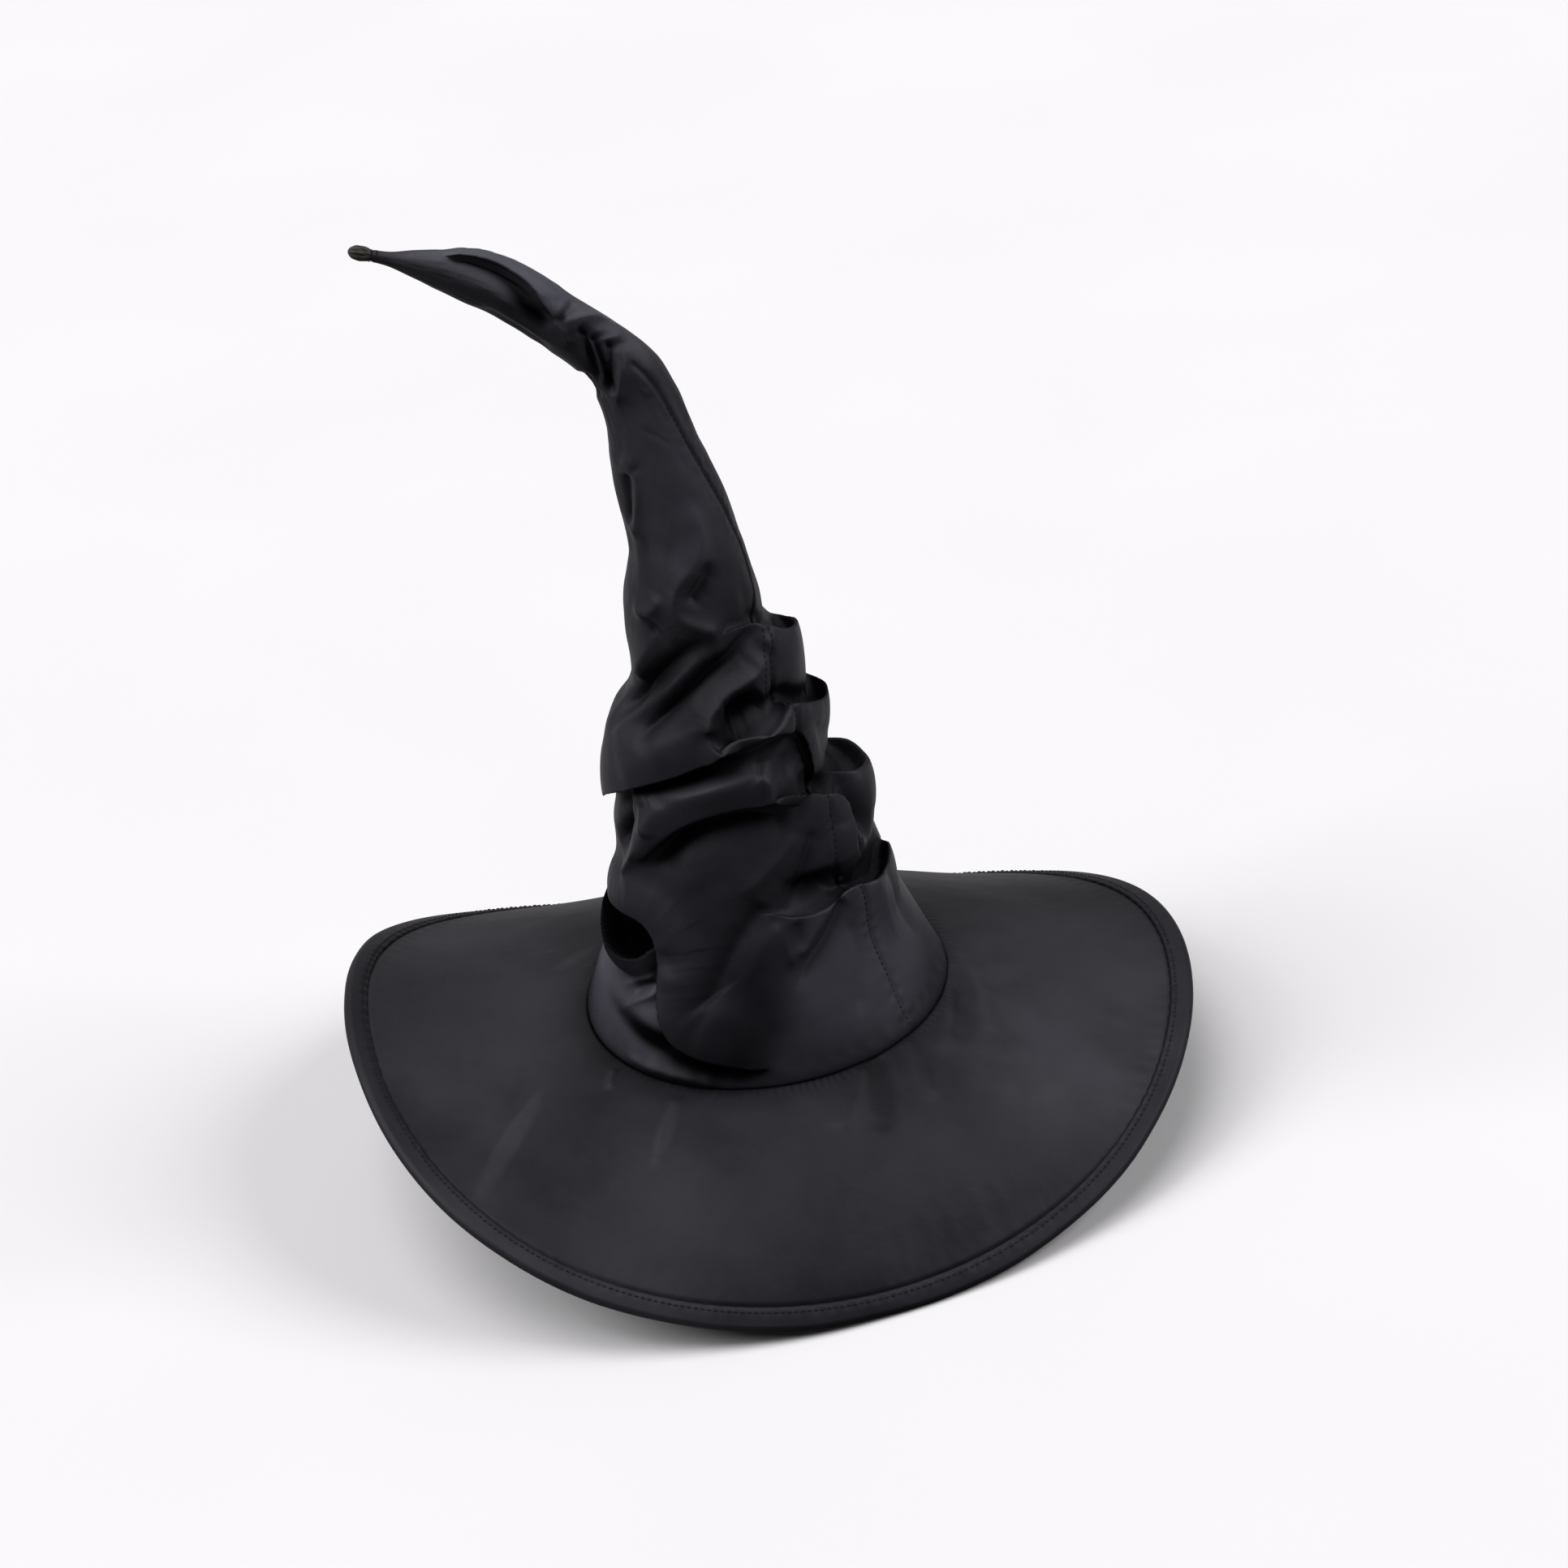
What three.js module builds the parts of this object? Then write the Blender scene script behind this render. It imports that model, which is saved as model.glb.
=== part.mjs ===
// Witch hat: a wired, foam-stiffened satin brim round a ruched satin cone that a bendable wire holds up and
// crooks over to one side. Millimetres, +Z up. The origin is the middle of the head opening, on the seam of
// crown and brim. +X is the wearer's left, -Y the front of the hat, and the tip leans to -X.
import * as THREE from 'three';

// Crown and cone
const CROWN_RADIUS = 94;
// Outer radius of the satin cone by distance up its spine from the seam.
const CONE_PROFILE = [[0, 94], [25, 85], [50, 77], [100, 64], [150, 54], [195, 43], [237, 33], [300, 22.5]];
// The tip is narrow at its foot, which sits inside the rim of the cover below it.
const TIP_PROFILE = [
  [350, 9.5], [358, 12.2], [363, 12.2], [373, 14.3], [400, 14.5], [438, 11], [466, 4.5], [472, 3.6],
];
const SPINE_POINTS = [
  [0, 0], [0, 60], [-3, 130], [-8, 236], [-14, 300], [-26, 348], [-58, 381], [-90, 403], [-131, 419],
];
const WAIST_AT = 240; // distance up the spine to the lower bend
const ELBOW_AT = 358; // and to the upper one
const SATIN = 0.7;
const COVER_THICKNESS = 2;
const LAYER_GAP = 0.5;

// Brim
const BRIM_WIDTH = 127; // from the crown seam to the bound edge, along the cloth
const BRIM_HOLE = 93;
const FOAM = 2.4;
const BINDING_WIDTH = 11;
const BRIM_WIRE_RADIUS = 1.1;
const CONE_WIRE_RADIUS = 1;

const ROUND = 48; // sides of the large rings
const { degToRad, lerp } = THREE.MathUtils;
const { cos, sin, hypot, atan2, PI } = Math;

const hat = new THREE.Group();
const satin = new THREE.MeshStandardMaterial({ color: 0x2c2b30, roughness: 0.45, metalness: 0 });
const lining = new THREE.MeshStandardMaterial({ color: 0x18181b, roughness: 0.7, metalness: 0 });
const foam = new THREE.MeshStandardMaterial({ color: 0x3a3a3c, roughness: 0.95, metalness: 0 });
const ribbon = new THREE.MeshStandardMaterial({ color: 0x1c1c1f, roughness: 0.6, metalness: 0 });
const thread = new THREE.MeshStandardMaterial({ color: 0x111113, roughness: 0.7, metalness: 0 });
const steel = new THREE.MeshStandardMaterial({ color: 0x9a9b9e, roughness: 0.35, metalness: 1 });
const label = new THREE.MeshStandardMaterial({ color: 0xd9d7d0, roughness: 0.7, metalness: 0 });

function add(name, geometry, material) {
  const mesh = new THREE.Mesh(geometry, material);
  mesh.name = name;
  hat.add(mesh);
  return mesh;
}

// The brim's slope below the horizontal, by direction round the hat: it drops at the front and back and lifts
// at the sides. A point is found along an arc from the slope at the seam to that at the edge.
const seamSlope = (angle) => degToRad(13 + 8 * cos(angle) - 1.5 * cos(2 * angle));
const saddle = (angle) => 37.5 * cos(2 * (angle - degToRad(4))) + 3 * cos(4 * angle);
const edgeSlope = (angle) => degToRad(19 + 13.5 * cos(angle) + 2 * sin(angle) - saddle(angle));
const sinc = (x) => (Math.abs(x) < 1e-6 ? 1 : sin(x) / x);

function brimPoint(angle, radius, lift) {
  const along = radius - CROWN_RADIUS;
  const turn = ((edgeSlope(angle) - seamSlope(angle)) * along) / BRIM_WIDTH;
  const middle = seamSlope(angle) + turn / 2;
  const chord = along * sinc(turn / 2);
  const slope = seamSlope(angle) + turn;
  const out = CROWN_RADIUS + chord * cos(middle) + lift * sin(slope);
  return new THREE.Vector3(out * cos(angle), out * sin(angle), -chord * sin(middle) + lift * cos(slope));
}

const spine = new THREE.CatmullRomCurve3(SPINE_POINTS.map(([x, z]) => new THREE.Vector3(x, 0, z)));
spine.arcLengthDivisions = 800;
const SPINE_LENGTH = spine.getLength();

function spinePoint(angle, radius, along) {
  const at = THREE.MathUtils.clamp(along / SPINE_LENGTH, 0, 1);
  const tangent = spine.getTangentAt(at);
  const across = new THREE.Vector3(tangent.z, 0, -tangent.x);
  return spine.getPointAt(at)
    .addScaledVector(tangent, along - at * SPINE_LENGTH)
    .addScaledVector(across, radius * cos(angle))
    .add(new THREE.Vector3(0, radius * sin(angle), 0));
}

// A closed outline of [radius, height] pairs turned round the axis, then laid on the brim or along the spine.
function turned(outline, place, sides = ROUND) {
  const points = [...outline, outline[0]].map(([radius, height]) => new THREE.Vector2(radius, height));
  const geometry = new THREE.LatheGeometry(points, sides);
  geometry.deleteAttribute('normal');
  geometry.deleteAttribute('uv');
  const position = geometry.getAttribute('position');
  for (let i = 0; i < position.count; i += 1) {
    const radius = hypot(position.getX(i), position.getZ(i));
    const angle = atan2(position.getX(i), position.getZ(i));
    const p = place(angle, radius, position.getY(i));
    position.setXYZ(i, p.x, p.y, p.z);
  }
  splitShorterWay(geometry);
  return geometry;
}

// The four-sided faces of a bent sheet are not flat. Each is split along its shorter diagonal, so that sheets
// laid one on another split alike and stay apart.
function splitShorterWay(geometry) {
  const position = geometry.getAttribute('position');
  const corners = geometry.index.array;
  const point = (i) => new THREE.Vector3().fromBufferAttribute(position, i);
  for (let i = 0; i < corners.length; i += 6) {
    const [a, b, d, c] = corners.slice(i, i + 4);
    if (point(a).distanceTo(point(c)) < point(b).distanceTo(point(d))) corners.set([a, b, c, a, c, d], i);
  }
}

// A sheet that follows the brim from one radius to another, between two distances from its upper face.
function brimSheet(inner, outer, top, bottom, steps = 5) {
  const radii = Array.from({ length: steps + 1 }, (_, i) => lerp(inner, outer, i / steps));
  const outline = [...radii.map((r) => [r, bottom]), ...radii.reverse().map((r) => [r, top])];
  return turned(outline, brimPoint);
}

// A profile's radius at a distance along the spine.
function radiusAt(profile, along) {
  const i = Math.max(1, profile.findIndex(([a]) => a >= along));
  const [[a0, r0], [a1, r1]] = [profile[i - 1], profile[i]];
  return lerp(r0, r1, (along - a0) / (a1 - a0));
}

// A shell that follows a profile between two distances, set in from it and of one thickness.
function coneShell(profile, from, to, inset, thickness, sides = ROUND) {
  const stops = [from, ...profile.map(([a]) => a).filter((a) => a > from + 4 && a < to - 4), to];
  const outer = stops.map((a) => [radiusAt(profile, a) - inset, a]);
  const inner = stops.map((a) => [radiusAt(profile, a) - inset - thickness, a]).reverse();
  return turned([...outer, ...inner], spinePoint, sides);
}

// A round rod along part of a curve; hole is the radius of a bore through it, if it has one.
function rod(path, radius, steps, hole = 0) {
  const section = new THREE.Shape().absarc(0, 0, radius, 0, 2 * PI, false);
  if (hole) section.holes.push(new THREE.Path().absarc(0, 0, hole, 0, 2 * PI, true));
  const geometry = new THREE.ExtrudeGeometry(section, { steps, extrudePath: path, curveSegments: 8 });
  geometry.deleteAttribute('normal');
  geometry.deleteAttribute('uv');
  return geometry;
}

class BrimEdge extends THREE.Curve {
  constructor(from, to, radius, lift) {
    super();
    Object.assign(this, { from, to, radius, lift });
  }

  getPoint(t) {
    return brimPoint(lerp(this.from, this.to, t), this.radius, this.lift);
  }
}

class SpinePart extends THREE.Curve {
  constructor(from, to) {
    super();
    Object.assign(this, { from, to });
  }

  getPoint(t) {
    return spinePoint(0, 0, lerp(this.from, this.to, t));
  }
}

function makeBrim() {
  const edge = CROWN_RADIUS + BRIM_WIDTH;
  const foamTop = -SATIN - LAYER_GAP;
  const foamBottom = foamTop - FOAM;
  const underTop = foamBottom - LAYER_GAP;
  const underBottom = underTop - SATIN;
  const panelEdge = edge - 6;
  add('brim_top_panel', brimSheet(BRIM_HOLE, panelEdge, 0, -SATIN), satin);
  add('brim_foam_sheet', brimSheet(BRIM_HOLE, panelEdge, foamTop, foamBottom), foam);
  add('brim_under_panel', brimSheet(BRIM_HOLE, panelEdge, underTop, underBottom), satin);

  const clear = 0.6;
  const leaf = edge - BINDING_WIDTH;
  const fold = edge - SATIN;
  const binding = [
    [leaf, clear], [fold, clear], [fold, underBottom - clear], [leaf, underBottom - clear],
    [leaf, underBottom - clear - SATIN], [edge, underBottom - clear - SATIN], [edge, clear + SATIN],
    [leaf, clear + SATIN],
  ];
  add('brim_edge_binding', turned(binding, brimPoint), satin);

  // The hoop's two ends butt together inside a crimped sleeve at the back.
  const wireRadius = edge - 3.3;
  const middle = underBottom / 2;
  const join = PI / 2;
  const gap = degToRad(0.2);
  const hoop = new BrimEdge(join + gap, join + 2 * PI - gap, wireRadius, middle);
  add('brim_wire', rod(hoop, BRIM_WIRE_RADIUS, 80), steel);
  const sleeve = degToRad(3);
  const sleevePath = new BrimEdge(join - sleeve, join + sleeve, wireRadius, middle);
  add('brim_wire_sleeve', rod(sleevePath, BRIM_WIRE_RADIUS + 0.8, 4, BRIM_WIRE_RADIUS + 0.3), steel);
}

function makeCrown() {
  const coverFoot = 1.2;
  const coverTop = WAIST_AT - 3;
  add('crown_cover', coneShell(CONE_PROFILE, coverFoot, coverTop, 0, COVER_THICKNESS - LAYER_GAP / 2), satin);
  const stiffenerInset = COVER_THICKNESS + 0.3;
  const stiffener = 1.2;
  add('crown_stiffener', coneShell(CONE_PROFILE, coverFoot, 190, stiffenerInset, stiffener), foam);

  // The lining is a closed cap: its foot hangs a little below the seam, inside the sweatband's turn.
  const liningInset = stiffenerInset + stiffener + LAYER_GAP;
  const liningTop = 200;
  const stops = [0, 25, 50, 100, 150, liningTop];
  const skin = (inset) => stops.map((a) => [radiusAt(CONE_PROFILE, a) - inset, a]);
  const [outside, inside] = [skin(liningInset), skin(liningInset + SATIN)];
  const under = liningTop - SATIN;
  const cap = [
    [outside[0][0], -5], ...outside, [0, liningTop],
    [0, under], [inside.at(-1)[0], under], ...inside.slice(0, -1).reverse(), [inside[0][0], -5],
  ];
  add('crown_lining', turned(cap, spinePoint), lining);

  const bandInset = liningInset + SATIN + LAYER_GAP;
  const bandTop = 30;
  const band = 1;
  const r = (a) => radiusAt(CONE_PROFILE, a) - bandInset;
  const sweatband = [
    [CROWN_RADIUS - bandInset, -7], [r(0), 0], [r(25), 25], [r(bandTop), bandTop],
    [r(bandTop) - band, bandTop], [r(25) - band, 25], [r(0) - band, 0], [CROWN_RADIUS - bandInset - band, -7],
  ];
  add('sweatband', turned(sweatband, spinePoint), ribbon);

  // A tape binds the raw edges of the crown and brim where they are sewn together.
  const [outer, inner, low, high] = [CROWN_RADIUS - 3.2, CROWN_RADIUS - 3.7, -7, 0.5];
  const tape = [[inner, low], [outer, low], [outer, high], [inner, high]];
  add('crown_seam_tape', turned(tape, spinePoint), ribbon);

  // A folded label sewn to the back of the sweatband, blank.
  const labelHeight = 14;
  const tag = add('blank_label', new THREE.BoxGeometry(26, 0.5, labelHeight), label);
  const leanBack = atan2(CONE_PROFILE[0][1] - CONE_PROFILE[1][1], CONE_PROFILE[1][0]);
  tag.rotation.x = leanBack;
  tag.position.set(0, r(13) - band - 2, 13);
}

// The seam of the cone runs up its right front; each pleat of the ruching is caught down on it by a bar tack.
function makePleatTacks() {
  const tacks = [
    ['pleat_tack_1', 34, 72], ['pleat_tack_2', 36, 130], ['pleat_tack_3', 33, 181], ['pleat_tack_4', 42, 224],
  ];
  for (const [name, fromFront, along] of tacks) {
    const angle = degToRad(fromFront - 90);
    const tack = add(name, new THREE.CapsuleGeometry(0.9, 5, 3, 8), thread);
    tack.position.copy(spinePoint(angle, radiusAt(CONE_PROFILE, along) + 1.6, along));
    tack.rotation.z = angle;
  }
}

// The foot of each upper cover sits inside the rim of the one below, with room to tilt about the bend.
function makeCone() {
  const rim = ELBOW_AT - 2;
  const outline = [
    [24.5, WAIST_AT - 13], [29.8, WAIST_AT + 2], [22.5, 300], [15.4, rim],
    [13.8, rim], [20.7, 300], [28, WAIST_AT + 2], [22.7, WAIST_AT - 13],
  ];
  add('cone_cover', turned(outline, spinePoint, 36), satin);
  const [foot, end] = [TIP_PROFILE.at(0)[0], TIP_PROFILE.at(-1)[0]];
  add('tip_cover', coneShell(TIP_PROFILE, foot, end, 0, 1.6, 24), satin);
}

// The wire stands in a small plate on top of the lining. It is one wire, parted where it bends.
function makeConeWire() {
  const plate = 1.6;
  const foot = 200.4;
  const disc = [[0, foot], [16, foot], [16, foot + plate], [0, foot + plate]];
  add('wire_base_plate', turned(disc, spinePoint, 24), steel);
  const partGap = 1.6;
  const stretches = [
    ['cone_wire_lower', foot + plate + 0.3, WAIST_AT - partGap, 4],
    ['cone_wire_middle', WAIST_AT + partGap, ELBOW_AT - partGap, 12],
    ['cone_wire_upper', ELBOW_AT + partGap, 470, 12],
  ];
  for (const [name, from, to, steps] of stretches) {
    add(name, rod(new SpinePart(from, to), CONE_WIRE_RADIUS, steps), steel);
  }
  const knot = [[0, 473], [2.2, 473.4], [4, 476], [4.4, 480], [3.4, 484], [1.6, 486.4], [0, 487]];
  add('tip_knot', turned(knot, spinePoint, 16), satin);
}

makeBrim();
makeCrown();
makePleatTacks();
makeCone();
makeConeWire();

export default hat;
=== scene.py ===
"""Looks of the witch hat: black polyester satin, ruched on the cone, over a foam-stiffened brim with a
bound, wired edge. Lengths are in millimetres until a mesh is made, and a place on the cone is (degrees
round from the front towards the wearer's left, distance up the spine from the crown seam)."""

import math

import bpy
import numpy as np
from mathutils import Matrix, Vector


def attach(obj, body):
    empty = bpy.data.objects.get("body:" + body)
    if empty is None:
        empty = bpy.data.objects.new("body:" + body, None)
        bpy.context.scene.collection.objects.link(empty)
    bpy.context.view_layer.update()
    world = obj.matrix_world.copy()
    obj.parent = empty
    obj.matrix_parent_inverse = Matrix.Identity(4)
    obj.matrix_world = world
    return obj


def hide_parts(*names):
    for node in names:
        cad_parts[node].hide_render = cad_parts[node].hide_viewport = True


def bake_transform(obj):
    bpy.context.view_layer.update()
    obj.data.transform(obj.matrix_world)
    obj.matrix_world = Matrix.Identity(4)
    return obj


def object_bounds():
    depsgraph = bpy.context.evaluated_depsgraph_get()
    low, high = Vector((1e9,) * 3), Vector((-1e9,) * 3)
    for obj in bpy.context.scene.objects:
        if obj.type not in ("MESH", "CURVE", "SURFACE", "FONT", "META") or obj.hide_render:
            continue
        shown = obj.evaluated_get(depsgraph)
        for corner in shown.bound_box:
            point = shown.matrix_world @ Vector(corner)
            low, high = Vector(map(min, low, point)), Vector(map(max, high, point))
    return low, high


MM = 0.001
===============
--- The exercise ---
Write out, unaltered, the lines from the opening of the listing through the line that includes "import * as THREE from 'three';".

--- Expected answer ---
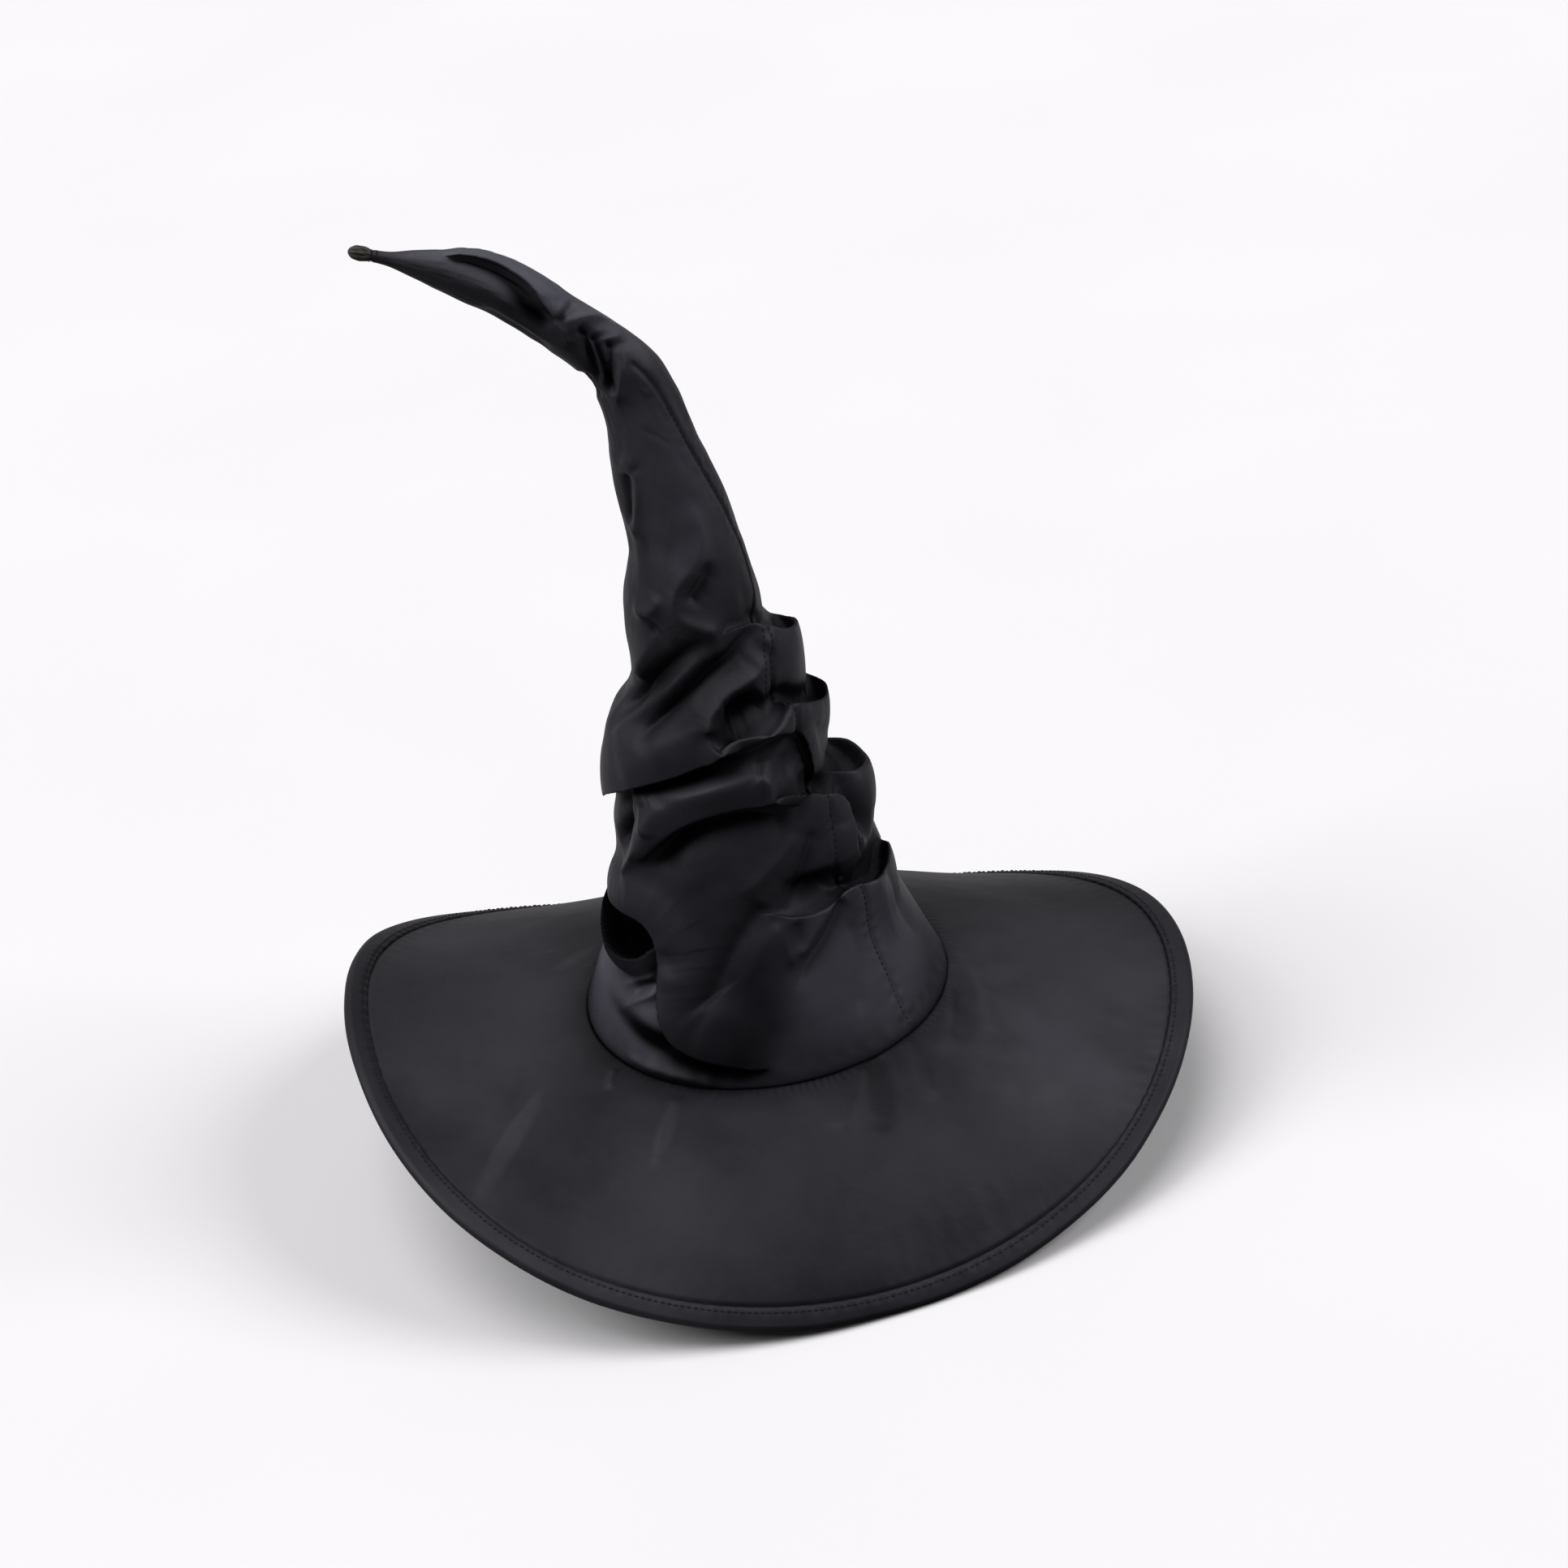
What three.js module builds the parts of this object? Then write the Blender scene script behind this render. It imports that model, which is saved as model.glb.
=== part.mjs ===
// Witch hat: a wired, foam-stiffened satin brim round a ruched satin cone that a bendable wire holds up and
// crooks over to one side. Millimetres, +Z up. The origin is the middle of the head opening, on the seam of
// crown and brim. +X is the wearer's left, -Y the front of the hat, and the tip leans to -X.
import * as THREE from 'three';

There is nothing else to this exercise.